Frustrations with the health-care rollout have caused Obama's fellow Democrats "tremendous anxiety and panic the last couple of weeks," Rudin said. "This is not because of Republican obstructionism; it's because of self-inflicted White House pain that basically was a policy that was not ready to be launched when it was launched on Oct. 1. The Democrats have been telling the White House, 'This is just killing us, and we've got to get something done.' There's no way other than anecdotal evidence to know what's changed, but maybe we'll see it coming out from the words of Democrats who are up for reelection in 2014."

As bad as things look for Democrats now, he said, there's no reason to think that their fortunes won't improve before the next elections.

"A month ago, everybody was saying that the Republicans were finished forever because of the negative reaction to the shutdown," Rudin said. "Now people are saying the Democrats are going to lose everything — this is a month later — because of the Obamacare problems. A month is a lifetime in politics, as we've seen. A year is a long way away. A lot can change, and a lot will change."

The most welcome change, he suggested, would be a new kind of leadership from the president. Obama needs to transform his ideas into achievements.

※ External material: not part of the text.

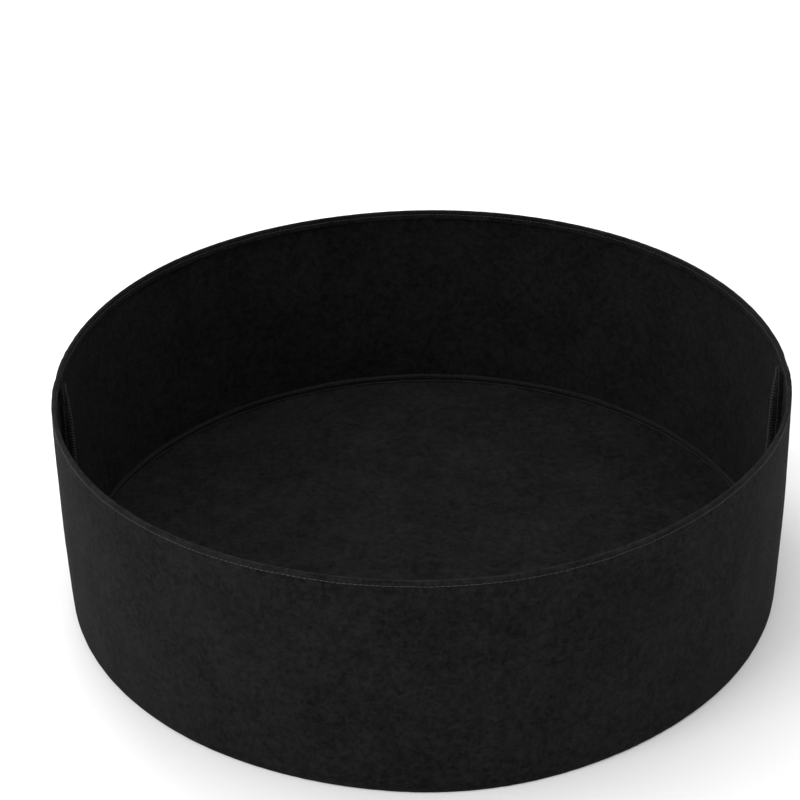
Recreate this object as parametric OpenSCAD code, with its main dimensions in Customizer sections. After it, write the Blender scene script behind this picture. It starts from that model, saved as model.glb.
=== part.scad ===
// Round fabric grow bag: a shallow open planter sewn from black needle-punched felt.
//
// Two half-round wall panels are joined by two upright side seams. Their top edge is turned
// inside as a narrow hem, and their bottom edge is turned inside and sewn to the turned-up
// edge of a round base panel. Each row of stitching is a needle thread on one face of the
// felt and a bobbin thread on the other, and raw edges inside are wrapped in overlock thread.
//
// Frame: millimetres, +Z up, the origin on the ground at the middle of the base. The side
// seams stand on the X axis, so the front panel lies on -Y and the back panel on +Y.

/* [Bag] */
// Outside diameter of the standing bag
bag_d = 910; // [400:5:1300]
// Height from the ground to the top of the rim
bag_h = 285; // [200:1:500]

/* [Felt] */
// Thickness of one layer of felt
felt_t = 2.4; // [1.8:0.1:3.5]
// Slit left between two layers where the felt is folded back on itself
fold_gap = 1.0; // [0.8:0.1:1.5]

/* [Rim hem] */
// How far the top edge is turned down inside the bag
hem_w = 13; // [11:0.5:30]
// Depth of the row of stitching below the rim
rim_row = 6; // [5.5:0.5:8]

/* [Base seam] */
// Height of the felt edges that stand up inside the bottom corner
base_seam_h = 14; // [13:0.5:20]
// Inner radius of the bend where the base panel turns up
base_bend = 1.6; // [1:0.1:2.5]

/* [Side seams] */
// How far the joined edges of the two wall panels stand into the bag
side_seam_w = 14; // [12:0.5:20]
// Distance of the stitching from the wall's inner face
side_row = 4; // [3:0.5:5]

/* [Thread] */
// Thickness of the needle and bobbin threads
thread_d = 0.8; // [0.5:0.1:1]
// Thickness of the overlock thread that wraps a raw edge
overlock_t = 0.6; // [0.4:0.1:0.7]
// How far the overlock thread reaches back from a raw edge
overlock_w = 5; // [4:0.5:5]

/* [Hidden] */

FELT = [0.115, 0.115, 0.12];
THREAD = [0.07, 0.07, 0.078];

FRONT = -1;                                     // the side of the bag that a panel is on
BACK = 1;
LEFT = -1;
RIGHT = 1;

ROUND = 240;                                    // segments round the bag
BEND = 32;                                      // segments round a fold
CUT = 1;                                        // how far a cutting shape runs past its target

// Radii of the layers' outer faces, from the outside of the bag inwards.
wall_r = bag_d / 2;                             // the wall itself
turned_r = wall_r - felt_t - fold_gap;          // the hem, and the wall's edge in the base seam
upturn_r = turned_r - felt_t;                   // the base panel's edge in the base seam
corner_r = upturn_r - felt_t;                   // inner face of the base seam

fold_r = felt_t + fold_gap / 2;                 // outer radius of a fold in the wall
bend_out = base_bend + felt_t;                  // outer radius of the base panel's bend
base_row = bend_out + thread_d / 2 + 1;         // height of the base seam's row of stitching

side_foot = base_seam_h + overlock_t + 1;       // where a side seam's free edges start
side_top = bag_h - hem_w - 1;                   // and where they end, under the hem
side_mid = (side_foot + side_top) / 2;
side_len = side_top - side_foot;
side_face_x = wall_r - felt_t;                  // where they leave the wall
side_edge_x = side_face_x - side_seam_w;        // and their raw edges
side_row_x = side_face_x - side_row;            // the row of stitching through them

// ---------- sections, drawn with x as the radius and y as the height ----------

// One upright layer of felt whose outer face is at radius r.
module layer_section(r, z0, z1) {
    translate([r - felt_t, z0]) square([felt_t, z1 - z0]);
}

// The half ring that joins the wall to the layer turned in beside it.
module fold_section(z, up) {
    side = 2 * (fold_r + CUT);
    translate([wall_r - fold_r, z]) difference() {
        circle(r = fold_r, $fn = BEND);
        circle(r = fold_gap / 2, $fn = BEND);
        translate([-side / 2, up ? -side : 0]) square(side);
    }
}

// Thread of one row, pressed level with a face of the felt: its inner radius is r.
module thread_section(r, z) {
    translate([r, z - thread_d / 2]) square(thread_d);
}

module rim_needle_section() {
    thread_section(wall_r - thread_d, bag_h - rim_row);
}

module rim_bobbin_section() {
    thread_section(turned_r - felt_t, bag_h - rim_row);
}

module base_needle_section() {
    thread_section(turned_r - thread_d, base_row);
}

module base_bobbin_section() {
    thread_section(corner_r, base_row);
}

module wall_section() {
    difference() {
        union() {
            layer_section(wall_r, fold_r, bag_h - fold_r);
            layer_section(turned_r, bag_h - hem_w, bag_h - fold_r);
            layer_section(turned_r, fold_r, base_seam_h);
            fold_section(bag_h - fold_r, up = true);
            fold_section(fold_r, up = false);
        }
        rim_needle_section();
        rim_bobbin_section();
        base_needle_section();
    }
}

module base_section() {
    bend_r = upturn_r - bend_out;
    difference() {
        union() {
            square([bend_r, felt_t]);
            layer_section(upturn_r, bend_out, base_seam_h);
            translate([bend_r, bend_out]) intersection() {
                difference() {
                    circle(r = bend_out, $fn = BEND);
                    circle(r = base_bend, $fn = BEND);
                }
                translate([0, -bend_out]) square(bend_out);
            }
        }
        base_bobbin_section();
    }
}

// ---------- pieces of felt ----------

// The raw edges of a side seam stand into the bag, one layer on each side of the X axis.
module side_seam_edges(side) {
    root_x = wall_r - felt_t / 2;
    difference() {
        translate([side * (side_edge_x + root_x) / 2, 0, side_mid])
            cube([root_x - side_edge_x, 2 * felt_t, side_len], center = true);
        side_seam_thread(side, FRONT, side_len + CUT);
        side_seam_thread(side, BACK, side_len + CUT);
    }
}

// The whole wall with both side seams, from which each panel takes its half.
module wall_ring() {
    rotate_extrude($fn = ROUND) wall_section();
    side_seam_edges(LEFT);
    side_seam_edges(RIGHT);
}

module wall_panel(facing) {
    color(FELT) intersection() {
        wall_ring();
        translate([-bag_d, facing == FRONT ? -bag_d : 0, -CUT])
            cube([2 * bag_d, bag_d, bag_h + 2 * CUT]);
    }
}

module base_panel() {
    color(FELT) rotate_extrude($fn = ROUND) base_section();
}

// ---------- thread ----------

module thread_ring() {
    color(THREAD) rotate_extrude($fn = ROUND) children();
}

// One straight run of thread, level with the face of a side seam's edge.
module side_seam_thread(side, facing, run = side_len) {
    color(THREAD) translate([side * side_row_x, facing * (felt_t - thread_d / 2), side_mid])
        cube([thread_d, thread_d, run], center = true);
}

// A band of thread over the raw edges of a side seam.
module side_seam_overlock_thread(side) {
    color(THREAD) difference() {
        translate([side * (side_edge_x + (overlock_w - overlock_t) / 2), 0, side_mid])
            cube([overlock_w + overlock_t, 2 * (felt_t + overlock_t), side_len], center = true);
        translate([side * (side_edge_x + (overlock_w + CUT) / 2), 0, side_mid])
            cube([overlock_w + CUT, 2 * felt_t, side_len + CUT], center = true);
    }
}

// A band of thread over the raw edges that stand in the base seam.
module base_seam_overlock_thread() {
    seam_t = turned_r - corner_r;
    foot = base_seam_h - overlock_w;
    thread_ring() difference() {
        translate([corner_r - overlock_t, foot])
            square([seam_t + 2 * overlock_t, overlock_w + overlock_t]);
        translate([corner_r, foot - CUT]) square([seam_t, overlock_w + CUT]);
    }
}

wall_panel(FRONT);  // wall_panel_front
wall_panel(BACK);  // wall_panel_back
base_panel();
thread_ring() rim_needle_section();  // rim_needle_thread
thread_ring() rim_bobbin_section();  // rim_bobbin_thread
side_seam_thread(LEFT, FRONT);  // side_seam_needle_thread_left
side_seam_thread(LEFT, BACK);  // side_seam_bobbin_thread_left
side_seam_overlock_thread(LEFT);  // side_seam_overlock_thread_left
side_seam_thread(RIGHT, FRONT);  // side_seam_needle_thread_right
side_seam_thread(RIGHT, BACK);  // side_seam_bobbin_thread_right
side_seam_overlock_thread(RIGHT);  // side_seam_overlock_thread_right
thread_ring() base_needle_section();  // base_seam_needle_thread
thread_ring() base_bobbin_section();  // base_seam_bobbin_thread
base_seam_overlock_thread();
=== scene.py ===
"""The looks of a round felt grow bag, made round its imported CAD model.

Each piece of felt is a thick sheet: a grid of points down the middle of the felt, with a face
on each side of it. Each row of stitching is made stitch by stitch, and the raw edges inside
are wrapped in overlock thread. One function, place(), bends the wall, its seams and its
threads together, so that every layer follows the same soft shape.

Lengths are in metres. Angles go round the bag from +X: the front of the bag is -Y.
"""

import math

import bpy
import numpy as np
from mathutils import Matrix, Vector


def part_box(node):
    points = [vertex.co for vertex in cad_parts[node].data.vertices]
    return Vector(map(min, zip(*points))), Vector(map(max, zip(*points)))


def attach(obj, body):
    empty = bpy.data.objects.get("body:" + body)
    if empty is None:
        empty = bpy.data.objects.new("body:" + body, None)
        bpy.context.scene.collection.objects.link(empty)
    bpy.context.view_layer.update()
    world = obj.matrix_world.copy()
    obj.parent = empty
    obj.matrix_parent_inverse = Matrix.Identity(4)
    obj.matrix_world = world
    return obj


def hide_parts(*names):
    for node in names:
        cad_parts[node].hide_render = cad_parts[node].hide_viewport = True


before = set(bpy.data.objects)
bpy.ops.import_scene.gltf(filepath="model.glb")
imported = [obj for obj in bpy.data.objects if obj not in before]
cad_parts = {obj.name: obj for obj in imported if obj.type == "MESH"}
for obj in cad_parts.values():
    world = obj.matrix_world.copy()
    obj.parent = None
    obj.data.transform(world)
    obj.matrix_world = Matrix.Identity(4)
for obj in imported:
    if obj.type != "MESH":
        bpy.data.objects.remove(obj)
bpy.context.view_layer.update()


# ---------- sizes, read from the CAD nodes ----------

def low(node):
    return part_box(node)[0]


def high(node):
    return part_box(node)[1]


def middle(node):
    return (low(node) + high(node)) / 2


WALL_R = high("wall_panel_front").x                   # outer face of the wall
RIM_Z = high("wall_panel_front").z
TURNED_R = high("base_seam_needle_thread").x          # outer face of the hem and of the turned edge
UPTURN_R = high("base_panel").x                       # outer face of the base panel's edge
FELT = TURNED_R - UPTURN_R                            # thickness of the felt
GAP = WALL_R - FELT - TURNED_R                        # slit inside a fold
CORNER_R = UPTURN_R - FELT                            # inner face of the base seam
FOLD_R = FELT + GAP / 2                               # outer radius of a fold
BASE_SEAM_Z = high("base_panel").z
BASE_ROW_Z = middle("base_seam_bobbin_thread").z
RIM_ROW_Z = middle("rim_needle_thread").z
SIDE_FOOT = low("side_seam_needle_thread_right").z
SIDE_TOP = high("side_seam_needle_thread_right").z
HEM_Z = SIDE_TOP + 0.001
SIDE_FACE = WALL_R - FELT                             # where a side seam's edges leave the wall
SIDE_ROW = SIDE_FACE - middle("side_seam_needle_thread_right").x
OVERLOCK_T = 0.0006                                   # part.scad's overlock_t
SIDE_W = SIDE_FACE - low("side_seam_overlock_thread_right").x - OVERLOCK_T
BEND_R = 0.0016 + FELT                                # outer radius of the base panel's bend: base_bend

MM = 0.001
TURN = 2 * math.pi
STITCHES = 460                                        # round the rim, and round the base seam
STITCH = TURN * WALL_R / STITCHES
SAMPLES = 2                                           # grid lines in each stitch of the wall


# ---------- the soft shape of the standing bag ----------

def waves(seed, count, fewest, most, slant=0.0):
    """A smooth random function of the angle and height, about -1 to 1, that closes on itself."""
    random = np.random.default_rng(seed)
    crests = random.integers(fewest, most + 1, count)
    phase = random.uniform(0, TURN, count)
    lean = random.uniform(-slant, slant, count)

    def value(angle, z=0.0):
        total = sum(np.cos(n * angle + k * z + p) for n, p, k in zip(crests, phase, lean))
        return total / math.sqrt(2 * count)

    return value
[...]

"Not only Republicans are complaining about it, but Democrats are fretting about this. He talks a great game about immigration; he talks a great game about guns. Can you blame Republican obstructionism? Yes, that's a legitimate complaint. But as Leon Panetta said, you've got to have a president who rolls up his sleeves, gets his hands dirty and gets in the middle of everything. And for many occasions President Obama just seems to sit back, be philosophical about everything, and expect Congress to do its job. And it often doesn't."

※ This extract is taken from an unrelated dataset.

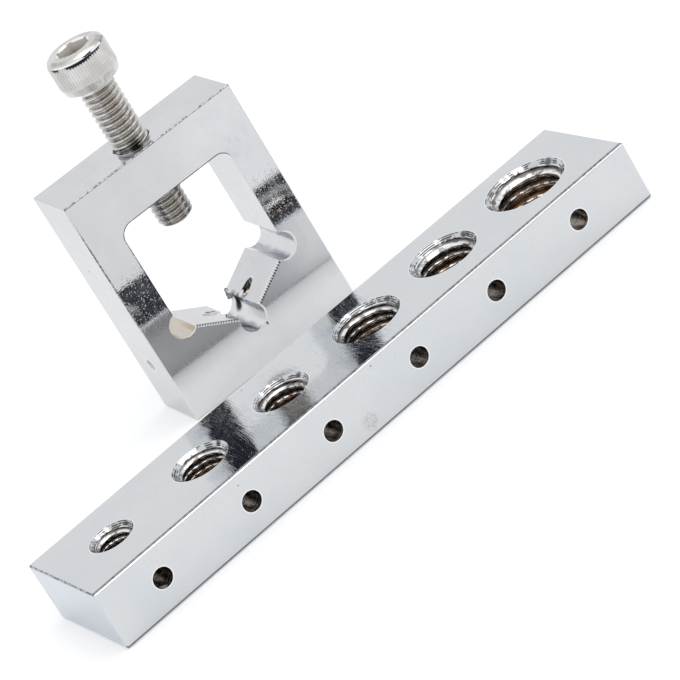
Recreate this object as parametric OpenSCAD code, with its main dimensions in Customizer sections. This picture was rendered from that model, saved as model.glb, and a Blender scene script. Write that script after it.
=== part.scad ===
// Bolt drilling jig: a drill bar with six threaded holes, each met by a drill guide hole,
// and a clamp block whose V seat holds a hexagon head under a socket screw.
// Sizes in millimetres. The set is laid out on one flat surface at z = 0, with its overall
// box centred on the z axis. x runs along the bar from its smallest threaded hole to its
// largest, and y from the bar's guide hole face towards the clamp block.

/* [Drill bar] */
// Length of the bar
bar_l = 105; // [101:1:130]
// Depth of the bar, from its guide hole face to its back
bar_w = 20.7; // [18:0.1:30]
// Thickness of the bar
bar_t = 10; // [7:0.2:14]
// Bevel along the bar's long edges
bar_bevel = 0.35; // [0.2:0.05:1]
// Bevel round the bar's two ends
bar_end_bevel = 0.3; // [0.1:0.1:1]

/* [Threaded holes] */
// Thread size of hole 1, at the bar's small end
thread_1_d = 6; // [4:1:8]
// Thread size of hole 2
thread_2_d = 8; // [5:1:10]
// Thread size of hole 3
thread_3_d = 8; // [5:1:10]
// Thread size of hole 4
thread_4_d = 10; // [6:1:12]
// Thread size of hole 5
thread_5_d = 10; // [6:1:12]
// Thread size of hole 6, at the bar's large end
thread_6_d = 12; // [8:1:14]
// Distance of hole 1 from the bar's small end
hole_1_x = 9.8; // [6:0.1:13]
// Distance of hole 2 from the bar's small end
hole_2_x = 26.8; // [24:0.1:29]
// Distance of hole 3 from the bar's small end
hole_3_x = 42.7; // [40:0.1:45]
// Distance of hole 4 from the bar's small end
hole_4_x = 59.8; // [57:0.1:61]
// Distance of hole 5 from the bar's small end
hole_5_x = 75.5; // [74:0.1:78]
// Distance of hole 6 from the bar's small end
hole_6_x = 92.6; // [91:0.1:93]
// Width of the bevel round both mouths of each threaded hole
hole_bevel = 0.6; // [0.2:0.1:1]
// Diameter of the drill guide holes in the bar's front face
bar_guide_d = 3.2; // [1.5:0.1:4]

/* [Clamp block] */
// Width of the block
block_w = 32; // [29:0.5:40]
// Height of the block
block_h = 40.5; // [38:0.5:50]
// Depth of the block, front face to back face
block_d = 11.8; // [9:0.1:16]
// Bevel on the block's outer edges
block_bevel = 0.15; // [0.1:0.05:0.8]
// Width of the window, between its side walls
window_w = 21; // [17:0.5:24]
// Thickness of the wall over the window, which carries the clamp screw
top_wall = 8; // [5:0.5:10]
// Radius of the window's upper corners
window_corner_r = 2.1; // [1:0.1:4]
// Height of the V seat's apex above the block's underside
vee_z = 7.8; // [6:0.1:10]
// Angle between the two faces of the V seat
vee_angle = 120; // [100:5:130]
// Diameter of the three relief notches of the V seat
relief_d = 4.4; // [3:0.2:5]
// How far the outer notches' centres stand off the window wall and the V face
relief_inset = 0.55; // [0.3:0.05:1]
// Diameter of the drill guide hole across the block
block_guide_d = 2.2; // [1:0.1:2.5]
// Height of that guide hole's axis above the V seat's apex
block_guide_rise = 1.7; // [0.5:0.1:3]

/* [Clamp screw] */
// Thread size of the clamp screw
screw_d = 6; // [4:1:8]
// Length of the screw from under its head to its tip
screw_l = 25.8; // [22:0.2:30]
// Gap between the screw's head and the block, as laid out
screw_gap = 11.4; // [6:0.2:13]
// Diameter of the screw's head
head_d = 9.8; // [9:0.1:14]
// Height of the screw's head
head_h = 6; // [5:0.5:8]
// Width of the bevel on the head's upper rim
head_rim_w = 0.8; // [0.3:0.1:1]
// Height of the bevel on the head's upper rim
head_rim_h = 0.5; // [0.2:0.1:1]
// Width of the bevel under the head
head_foot_w = 0.4; // [0.2:0.1:0.6]
// Height of the bevel under the head
head_foot_h = 1.3; // [0.2:0.1:2]
// Bevel on the screw's tip
tip_bevel = 0.6; // [0.2:0.1:1.2]
// Width across the flats of the hexagon socket
socket_af = 5; // [3:0.5:6]
// Depth of the socket's flats
socket_depth = 3; // [1.5:0.5:3.5]
// Turn of the screw about its axis
socket_turn = 15; // [0:1:60]
// Bevel round the mouth of the screw's threaded hole
screw_hole_bevel = 0.3; // [0.1:0.1:0.8]
// Running clearance between the screw and its hole, on the radius
screw_fit = 0.05; // [0.02:0.01:0.1]

/* [Layout of the set] */
// Distance of the block's front left corner from the bar's small end
block_x = 40; // [10:1:60]
// Distance of the block's front left corner from the bar's front face
block_y = 41.6; // [34:0.1:60]
// Turn of the block on the surface
block_turn = -3.5; // [-8:0.5:8]

/* [Hidden] */
$fn = 96;
// How far every cut runs past the face that it opens
cut_over = 1;
// Angle of the drill point at the bottom of the socket
drill_point = 120;
hexagon = 6;

thread_d = [thread_1_d, thread_2_d, thread_3_d, thread_4_d, thread_5_d, thread_6_d];
hole_x = [hole_1_x, hole_2_x, hole_3_x, hole_4_x, hole_5_x, hole_6_x];
hole_y = bar_w / 2;
guide_z = bar_t / 2;

screw_x = block_w / 2;
screw_y = block_d / 2;
window_left = screw_x - window_w / 2;
window_right = screw_x + window_w / 2;
window_top = block_h - top_wall;
vee_slope = 90 - vee_angle / 2;
vee_end_z = vee_z + window_w / 2 * tan(vee_slope);
block_guide_z = vee_z + block_guide_rise;

head_z = block_h + screw_gap;
head_top_z = head_z + head_h;
tip_z = head_z - screw_l;
head_r = head_d / 2;
shank_r = screw_d / 2 - screw_fit;
socket_point_h = socket_af / 2 / tan(drill_point / 2);

// The outer notch's centre stands relief_inset off both the window wall and the V face
relief_dx = window_w / 2 - relief_inset;
relief_z = vee_z + relief_dx * tan(vee_slope) + relief_inset / cos(vee_slope);

// How far back a corner of the block reaches on the surface
function back_y(x, y) = block_y + x * sin(block_turn) + y * cos(block_turn);
set_depth = max(
    back_y(block_bevel, block_d),
    back_y(block_w - block_bevel, block_d),
    back_y(0, block_d - block_bevel),
    back_y(block_w, block_d - block_bevel)
);

// A rectangle with its four corners cut at 45 degrees
module cut_corner_rect(w, h, c) {
    polygon([[c, 0], [w - c, 0], [w, c], [w, h - c], [w - c, h], [c, h], [0, h - c], [0, c]]);
}

// A box with one bevel on the edges along x and another on the edges round its ends
module bevelled_box(l, w, h, long_bevel, end_bevel) {
    intersection() {
        translate([-cut_over, 0, 0])
            rotate([90, 0, 90])
                linear_extrude(l + 2 * cut_over) cut_corner_rect(w, h, long_bevel);
        translate([0, w + cut_over, 0])
            rotate([90, 0, 0])
                linear_extrude(w + 2 * cut_over) cut_corner_rect(l, h, end_bevel);
        translate([0, 0, -cut_over])
            linear_extrude(h + 2 * cut_over) cut_corner_rect(l, w, end_bevel);
    }
}

// The 45 degree bevel of a hole's mouth, opening upwards at z = 0
module mouth_bevel(d, bevel) {
    translate([0, 0, -bevel])
        cylinder(h = bevel + cut_over, r1 = d / 2, r2 = d / 2 + bevel + cut_over);
}

// A hole from z = 0 up to z = depth, with a bevel at each mouth
module bevelled_hole(d, depth, bevel) {
    translate([0, 0, -cut_over]) cylinder(h = depth + 2 * cut_over, d = d);
    translate([0, 0, depth]) mouth_bevel(d, bevel);
    mirror([0, 0, 1]) mouth_bevel(d, bevel);
}

// The window seen from the front: straight walls, round upper corners, V seat and notches
module window_outline() {
    translate([window_left, vee_end_z])
        square([window_w, window_top - window_corner_r - vee_end_z]);
    translate([window_left + window_corner_r, vee_end_z])
        square([window_w - 2 * window_corner_r, window_top - vee_end_z]);
    for (x = [window_left + window_corner_r, window_right - window_corner_r])
        translate([x, window_top - window_corner_r]) circle(r = window_corner_r);
    polygon([
        [screw_x, vee_z],
        [window_right, vee_end_z],
        [window_right, vee_end_z + cut_over],
        [window_left, vee_end_z + cut_over],
        [window_left, vee_end_z]
    ]);
    translate([screw_x, vee_z]) circle(d = relief_d);
    for (side = [-1, 1])
        translate([screw_x + side * relief_dx, relief_z]) circle(d = relief_d);
}

module drill_bar() {
    color("gainsboro")
        translate([-bar_l / 2, -set_depth / 2, 0])
            difference() {
                bevelled_box(bar_l, bar_w, bar_t, bar_bevel, bar_end_bevel);
                for (i = [0 : len(hole_x) - 1])
                    translate([hole_x[i], hole_y, 0]) {
                        bevelled_hole(thread_d[i], bar_t, hole_bevel);
                        translate([0, 0, guide_z])
                            rotate([90, 0, 0])
                                cylinder(h = hole_y + cut_over, d = bar_guide_d);
                    }
            }
}

// Places what is drawn in the block's own corner frame onto the surface
module on_block() {
    translate([block_x - bar_l / 2, block_y - set_depth / 2, 0])
        rotate([0, 0, block_turn]) children();
}

module clamp_block() {
    color("gainsboro")
        on_block()
            difference() {
                bevelled_box(block_w, block_d, block_h, block_bevel, block_bevel);
                translate([0, block_d + cut_over, 0])
                    rotate([90, 0, 0])
                        linear_extrude(block_d + 2 * cut_over) window_outline();
                translate([screw_x, screw_y, window_top - cut_over])
                    cylinder(h = top_wall + 2 * cut_over, d = screw_d);
                translate([screw_x, screw_y, block_h]) mouth_bevel(screw_d, screw_hole_bevel);
                translate([-cut_over, screw_y, block_guide_z])
                    rotate([0, 90, 0])
                        cylinder(h = block_w + 2 * cut_over, d = block_guide_d);
            }
}

// Half section of the screw without its socket, turned about the y axis of the drawing
module screw_section() {
    polygon([
        [0, tip_z],
        [shank_r - tip_bevel, tip_z],
        [shank_r, tip_z + tip_bevel],
        [shank_r, head_z],
        [head_r - head_foot_w, head_z],
        [head_r, head_z + head_foot_h],
        [head_r, head_top_z - head_rim_h],
        [head_r - head_rim_w, head_top_z],
        [0, head_top_z]
    ]);
}

module hex_socket() {
    translate([0, 0, head_top_z - socket_depth])
        linear_extrude(socket_depth + cut_over)
            circle(d = socket_af / cos(180 / hexagon), $fn = hexagon);
    translate([0, 0, head_top_z - socket_depth - socket_point_h])
        cylinder(h = socket_point_h, r1 = 0, r2 = socket_af / 2);
}

module clamp_screw() {
    color("silver")
        on_block()
            translate([screw_x, screw_y, 0])
                rotate([0, 0, socket_turn])
                    difference() {
                        rotate_extrude() screw_section();
                        hex_socket();
                    }
}

drill_bar();
clamp_block();
clamp_screw();
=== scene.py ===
"""Bolt drilling jig: plated bar with six tapped holes, plated clamp block, and its clamp screw."""
import math

import bmesh
import bpy
from mathutils import Matrix, Vector


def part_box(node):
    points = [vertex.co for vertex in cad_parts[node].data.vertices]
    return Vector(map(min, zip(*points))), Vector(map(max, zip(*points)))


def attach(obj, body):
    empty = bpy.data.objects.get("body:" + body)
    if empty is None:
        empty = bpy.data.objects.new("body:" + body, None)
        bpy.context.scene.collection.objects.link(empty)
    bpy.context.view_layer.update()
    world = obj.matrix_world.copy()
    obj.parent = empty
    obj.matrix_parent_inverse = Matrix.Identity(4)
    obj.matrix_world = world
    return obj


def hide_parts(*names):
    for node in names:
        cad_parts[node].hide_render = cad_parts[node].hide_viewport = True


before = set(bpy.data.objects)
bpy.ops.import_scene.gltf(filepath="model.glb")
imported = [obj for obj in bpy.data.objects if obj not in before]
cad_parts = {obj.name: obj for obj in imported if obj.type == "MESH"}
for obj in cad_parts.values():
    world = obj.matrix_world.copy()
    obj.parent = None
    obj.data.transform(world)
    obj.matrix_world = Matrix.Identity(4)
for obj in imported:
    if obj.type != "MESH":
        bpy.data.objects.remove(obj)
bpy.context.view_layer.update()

MM = 0.001


def box_of(node):
    """The lowest and the highest corner of a CAD node, in millimetres."""
    low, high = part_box(node)
    return [v / MM for v in low], [v / MM for v in high]


def middle_of(node):
    """The middle of a CAD node, in millimetres."""
    return [(low + high) / 2 for low, high in zip(*box_of(node))]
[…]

While he doesn't think Obama is the only modern president to have faced partisan hostility, Rudin does think the divisiveness has been taken to a new extreme.

"I think the real anger toward presidencies began, really, at least in the modern day, with Bill Clinton, and extended with George W. Bush, and of course it accelerated beyond belief with Obama. But for all the antipathy and outright dislike that the Republicans had for Bill Clinton, they were able to work together."

"For some reason, either because the tea party is so adamant against any kind of compromise they refuse to sit down and talk, or the president is so convinced that he's right and everybody else is wrong, so they don't work together," he said. "I'm not saying both sides are equally at fault, but something happened since the election of Obama in 2008 and the rise of the tea party in 2010 to make this just unbearable."